Select committees launched more than 55 inquiries into various aspects of Brexit, though some were curtailed by the June 2017 General Election. In December 2016, the Liaison Committee was the first body to subject the Prime Minister to detailed scrutiny of the government position on Brexit revealing, perhaps inadvertently, that her approach was one of secrecy and that she appeared unaware of how exactly article 50 functioned. In one day in November 2017, in a ‘bumper day for select committees’, six select committees questioned different officials and Ministers on various aspects of Brexit. In March 2017, the new DExEU Select Committee scrutinised the government’s objectives and positions and questioned Davis, who confessed there had been no preparation for what would happen in the event of Brexit talks breaking down and that any financial settlement will favour the EU. The debate around the European Union (Notification of Withdrawal) bill from January to March 2017, triggered by the Supreme Court ruling, also gave a focus to discussion and debate and revealed more about the prospects and government plans.

All this pressure has given us far more information that the government seemed prepared to give before. We have had two major Prime Ministerial speeches and one, heavy, evidence session (with another due December 20 this year). Ministers have appeared and explained (and sometimes contradicted each other) regularly. We’ve also had a Brexit White Paper (that, you’ll be pleased to know, gave us all 14 weeks holiday a year).

Brexit has not, of course, been fully opened up by Parliament. The government refused some of the more transparent options, such as a cross-party approach via Royal Commission, in 2016 and again in 2017. The January White Paper was described as ‘largely devoid of content because the UK government’s concern about negotiating secrecy’ and offered ‘as few concrete positions as it is possible to imagine’. The government also resisted Parliamentary motions to mandate regular updates on Brexit to Parliament in the future.

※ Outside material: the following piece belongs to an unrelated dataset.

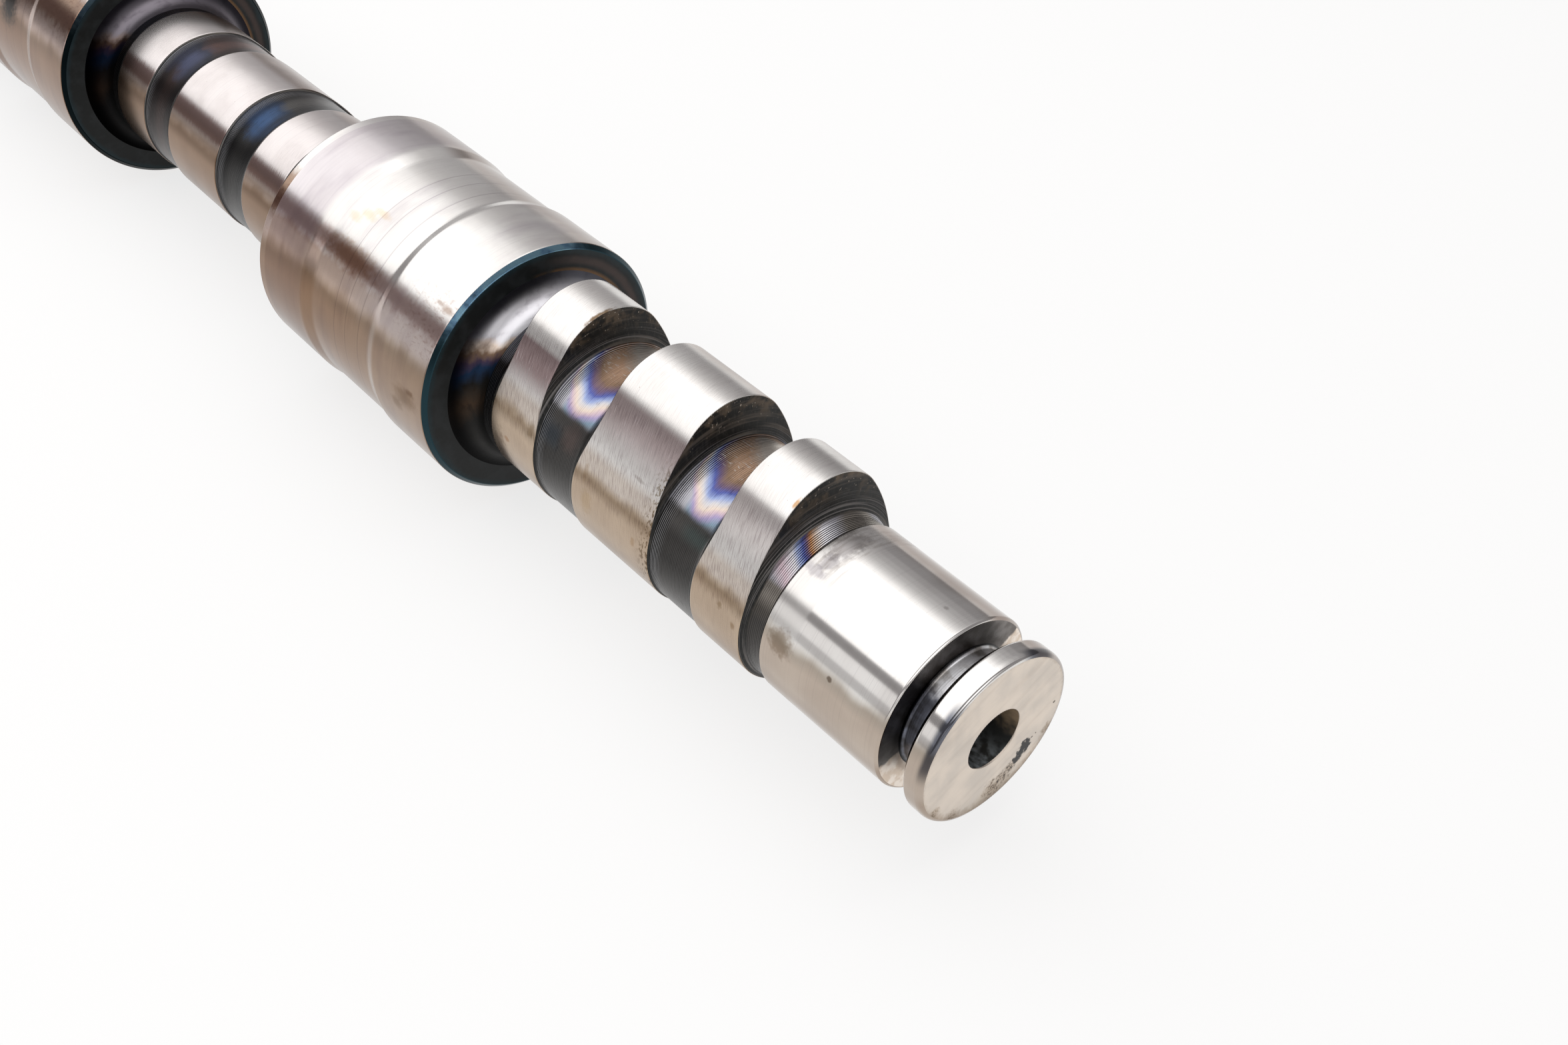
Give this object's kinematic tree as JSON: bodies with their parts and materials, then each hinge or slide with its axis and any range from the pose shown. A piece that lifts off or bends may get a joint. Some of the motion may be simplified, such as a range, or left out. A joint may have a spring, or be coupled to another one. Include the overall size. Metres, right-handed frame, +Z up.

Nevertheless, Parliament was key in forcing appearances. Far more is known than before, and benchmarks have been lain down with the legislature’s action leading to far greater understanding of the government’s views and preparation. And here is what has proved so damaging: the lack of preparation. Westminster’s digging and pressure have revealed not what has been done but what has not been done. There is no hidden grand plan, but a void at the heart of government thinking on the most important event in the last 60 years. And this is what the ‘58’ studies symbolise. As General Montgomery once said: “I have not been told of any master plan and I must therefore assume there was none.”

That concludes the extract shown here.